Temas psicol. vol.4 no.3 Ribeirão Preto dez. 1996

 

Pesquisa básica versus pesquisa aplicada

 

 

Ronald João Jacques Arendt1

Universidade do Estado do Rio de Janeiro. Mestrado em Psicologia/Instituto de Psicologia

 

 

O Boletim da Sociedade Brasileira de Psicologia de março de 1995 traz um comentário sobre a pesquisa básica versus aplicada. "Sem dúvida, este é um assunto já visto (algo parecido com filmes em canais de TV por assinatura) e, aparentemente, fonte de polarizações ultrapassadas", escreve o redator. Entretanto, a relevância social que faz convergir objetivos e temas de pesquisa, nos setores básicos e aplicados, está entre os interesses da comunidade científica. Análises do caso brasileiro seriam bem vindas, particularmente quando se discute a resolutividade da pesquisa cientifica no tratamento dos problemas da sociedade, conclui ele.
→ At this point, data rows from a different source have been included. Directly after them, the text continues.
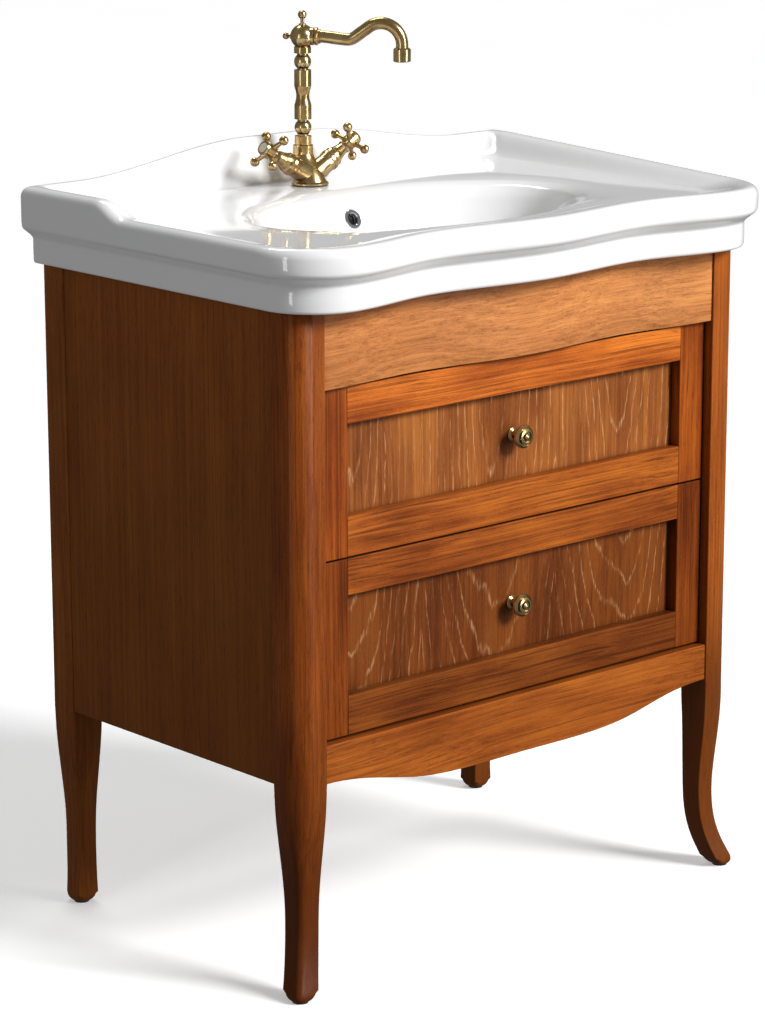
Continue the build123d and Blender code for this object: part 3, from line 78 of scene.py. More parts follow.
class Graph:
    """A material's node tree, with short calls for the nodes used here."""

    def __init__(self, name):
        self.material = bpy.data.materials.new(name)
        self.material.use_nodes = True
        self.tree = self.material.node_tree
        self.shader = self.tree.nodes["Principled BSDF"]
        self.place = self.node("ShaderNodeTexCoord").outputs["Object"]

    def node(self, kind, **settings):
        made = self.tree.nodes.new(kind)
        for key, value in settings.items():
            setattr(made, key, value)
        return made

    def link(self, source, target):
        """Join an output to an input, or set the input's own value."""
        if isinstance(source, bpy.types.NodeSocket):
            self.tree.links.new(source, target)
        else:
            target.default_value = source

    def math(self, operation, a, b=0.0, c=0.0, clamp=False):
        made = self.node("ShaderNodeMath", operation=operation, use_clamp=clamp)
        for value, socket in zip((a, b, c), made.inputs):
            self.link(value, socket)
        return made.outputs[0]

    def scaled(self, source, scale, turn=(0, 0, 0), shift=(0, 0, 0)):
        made = self.node("ShaderNodeMapping")
        self.link(source, made.inputs["Vector"])
        made.inputs["Scale"].default_value = scale
        made.inputs["Rotation"].default_value = turn
        made.inputs["Location"].default_value = shift
        return made.outputs[0]

    def noise(self, source, scale, detail=3.0, rough=0.5, distortion=0.0, shift=(0, 0, 0)):
        """Noise with its own scale on each axis."""
        made = self.node("ShaderNodeTexNoise")
        self.link(self.scaled(source, scale, shift=shift), made.inputs["Vector"])
        made.inputs["Scale"].default_value = 1.0
        made.inputs["Detail"].default_value = detail
        made.inputs["Roughness"].default_value = rough
        made.inputs["Distortion"].default_value = distortion
        return made.outputs["Fac"]

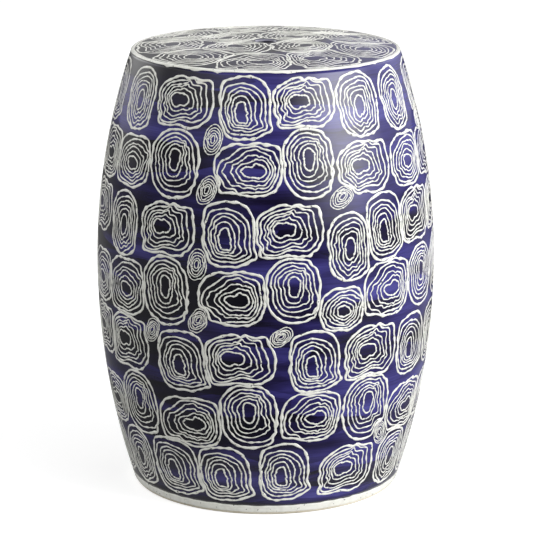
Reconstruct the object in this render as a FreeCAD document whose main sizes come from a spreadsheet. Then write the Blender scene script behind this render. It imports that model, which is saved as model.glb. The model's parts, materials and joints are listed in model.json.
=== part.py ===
import FreeCAD, Part
import Sketcher

import math
import os
import re
from collections import namedtuple

# A barrel-shaped ceramic garden stool, built as a potter builds it: two half barrels pressed in
# moulds and luted together at the belly, a turned foot ring under them, a domed seat slab let into
# the rim, a coil of clay pressed over every seam inside, and coats of glaze outside.
# Millimetres, +Z up, the origin on the floor at the stool's own axis.

# Driving dimensions, and what each one measures
DRIVING = [
    ("overall_height", 457.0, "floor to the crown of the seat"),
    ("rim_height", 450.0, "floor to the corner where the wall's and the seat's curves cross"),
    ("rim_radius", 135.5, "axis to that corner"),
    ("belly_height", 228.5, "floor to the widest circle"),
    ("belly_radius", 173.0, "axis to the widest circle"),
    ("base_radius", 137.0, "axis to the wall's curve at the floor"),
    ("glaze", 0.8, "thickness of every coat of glaze"),
    ("wall", 8.0, "thickness of the clay wall"),
    ("seat", 9.0, "thickness of the clay seat slab"),
    ("lap", 10.0, "height of the half lap where the two half barrels join"),
    ("rebate_radius", 132.4, "axis to the edge of the seat slab, let into the rim"),
    ("rim_rounding", 2.5, "radius of the glazed edge between wall and seat"),
    ("rim_band_radius", 132.0, "axis to the inner edge of the pale band on the seat"),
    ("rim_band_height", 448.0, "floor to the lower edge of the pale band on the wall"),
    ("vent_radius", 9.5, "radius of the glazed vent in the seat"),
    ("vent_rounding", 3.0, "radius of the glazed lip of the vent"),
    ("vent_sponging", 2.0, "radius of the sponged lower edge of the vent"),
    ("vent_glaze_depth", 6.0, "how far the glaze runs down into the vent, below the crown"),
    ("foot_height", 10.0, "floor to the joint of foot ring and wall, where the blue starts"),
    ("foot_glaze_height", 2.5, "floor to the lower edge of the foot's glaze"),
    ("foot_rounding", 2.0, "radius of the foot's outer lower edge"),
    ("stand_radius", 126.0, "axis to the inner edge of the ring that the stool stands on"),
    ("trim_width", 3.5, "width of the bevel that the trimming tool leaves"),
    ("trim_height", 3.0, "floor to the trimmed underside of the foot's flange"),
    ("flange_radius", 104.0, "axis to the flange's inner edge"),
    ("flange_height", 11.0, "floor to the top of the flange"),
    ("flange_rounding", 3.6, "radius of the flange's sponged inner edges"),
    ("tongue_radius", 135.0, "axis to the outer side of the tongue on the foot ring"),
    ("tongue_height", 4.0, "height of the tongue above the foot joint"),
    ("corner_coil", 11.0, "leg of the coils pressed into the corners at seat and foot"),
    ("corner_coil_bow", 13.0, "radius of the hollow face of those coils"),
    ("belly_coil", 9.0, "half height of the coil pressed over the belly seam"),
    ("belly_coil_bow", 15.0, "radius of the swelling face of that coil"),
]

# Sizes worked out from the driving ones: the wall is two arcs that are upright at the belly,
# one through the base and one through the rim corner, and the seat is an arc over the rim corner.
DERIVED = [
    ("rim_inset", "belly_radius - rim_radius", "how far the rim corner lies inside the belly"),
    ("base_inset", "belly_radius - base_radius", "how far the base lies inside the belly"),
    ("dome_rise", "overall_height - rim_height", "how far the crown lies above the rim corner"),
    (
        "upper_radius",
        "(rim_inset^2 + (rim_height - belly_height)^2) / (2 * rim_inset)",
        "radius of the wall's upper arc",
    ),
    (
        "lower_radius",
        "(base_inset^2 + belly_height^2) / (2 * base_inset)",
        "radius of the wall's lower arc",
    ),
    ("dome_radius", "(rim_radius^2 + dome_rise^2) / (2 * dome_rise)", "radius of the seat's dome"),
    ("lap_radius", "belly_radius - glaze - wall / 2", "axis to the upright face of the half lap"),
    ("vent_clay_radius", "vent_radius + glaze", "radius of the vent in the bare clay"),
]

# A point of an outline: its place as two expressions, and which of the two are held in the sketch.
# The other is only near: the curves that meet there settle it.
Point = namedtuple("Point", "x y held")
# An arc of an outline on a circle about a known centre
Arc = namedtuple("Arc", "centre_x centre_y radius")
# An arc of an outline known by its radius and the side that it bulges to: 1 is left of its run
Bow = namedtuple("Bow", "radius side")
LINE = "line"

doc = FreeCAD.newDocument("garden_stool")


def make_sheet():
    """Writes the sizes into the document's spreadsheet, each under a name of its own."""
    sheet = doc.addObject("Spreadsheet::Sheet", "sizes")
    rows = [(name, str(value), meaning) for name, value, meaning in DRIVING]
    rows += [(name, "=" + formula, meaning) for name, formula, meaning in DERIVED]
    for number, (name, content, meaning) in enumerate(rows, start=1):
        sheet.set(f"A{number}", name)
        sheet.set(f"B{number}", content)
        sheet.set(f"C{number}", meaning)
        sheet.setAlias(f"B{number}", name)
    doc.recompute()
    return sheet


def from_sheet(expression):
    """An expression with every size's name pointed at the spreadsheet."""
    return re.sub(r"[a-z]\w+", lambda word: "sizes." + word.group(), expression)


def value_of(owner, expression):
    return float(owner.evalExpression(from_sheet(expression)))


def corner(x, y):
    return Point(x, y, "xy")


def at_height(y, near_x):
    return Point(near_x, y, "y")


def at_radius(x, near_y):
    return Point(x, near_y, "x")


def crossing(near_x, near_y):
    return Point(near_x, near_y, "")


def upper_wall_arc(depth):
    """The wall's upper arc, a depth inside the glazed surface."""
    return Arc("belly_radius - upper_radius", "belly_height", f"upper_radius - ({depth})")


def lower_wall_arc(depth):
    """The wall's lower arc, a depth inside the glazed surface."""
    return Arc("belly_radius - lower_radius", "belly_height", f"lower_radius - ({depth})")


def dome_arc(depth):
    """The seat's arc, a depth under the glazed surface."""
    return Arc("0", "overall_height - dome_radius", f"dome_radius - ({depth})")


def hold(sketch, edge, end, axis, expression):
    """Holds one coordinate of an edge's end, or of its centre, to an expression of the sizes."""
    value = value_of(sketch, expression)
    if abs(value) < 1e-9:
        other_axis = {"X": -2, "Y": -1}[axis]
        sketch.addConstraint(Sketcher.Constraint("PointOnObject", edge, end, other_axis))
        return
    kind = "Distance" + axis
    if value > 0:
        constraint = Sketcher.Constraint(kind, -1, 1, edge, end, value)
        expression = from_sheet(expression)
    else:
        constraint = Sketcher.Constraint(kind, edge, end, -1, 1, -value)
        expression = f"-({from_sheet(expression)})"
    index = sketch.addConstraint(constraint)
    sketch.setExpression(f"Constraints[{index}]", expression)


def hold_radius(sketch, edge, expression):
    index = sketch.addConstraint(Sketcher.Constraint("Radius", edge, value_of(sketch, expression)))
    sketch.setExpression(f"Constraints[{index}]", from_sheet(expression))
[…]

Pretendo, neste artigo, seguir o programa proposto pelo redator e discutir temas como a relevância social da pesquisa científica no Brasil, colocando em discussão, porém, a polarização entre "pesquisa básica" e "pesquisa aplicada", particularmente no que diz respeito à produção acadêmica na Psicologia Social. Devo, de início, afirmar que questiono esta polarização da produção científica. Desde a reunião de 1992 da ANPEPP (Associação Nacional de Pesquisa e Pós-Graduação em Psicologia), na qual participei do grupo de trabalho de "Pesquisa Básica", venho procurando problematizá-la. Não é que não exista uma instância mais básica e outra mais aplicada no âmbito da investigação científica, embora não seja muito difícil demonstrar a fragilidade desta argumentação. Meu objetivo é mais geral: diria que existe uma arquitetura institucional universitária caracterizada por práticas específicas de pesquisa que pressupõem esta polarização, que poderia ser entendida como um analisador - no sentido que é dado a este conceito pela Análise Institucional - destas práticas. Assim, concordo com o redator do Boletim da SBP quando ele observa que apenas aparentemente esta dicotomia é fonte de polarizações ultrapassadas; ela permanece extremamente atuante. Ocorre que esta arquitetura institucional, à qual me referi, tem conseqüências drásticas na postura dos pesquisadores universitários e na filosofia de concessão de fomentos de pesquisa. O ponto que gostaria de ressaltar é que devemos esforçar-nos para analisá-la cuidadosamente e encontrar meios de efetivamente ultrapassá-la.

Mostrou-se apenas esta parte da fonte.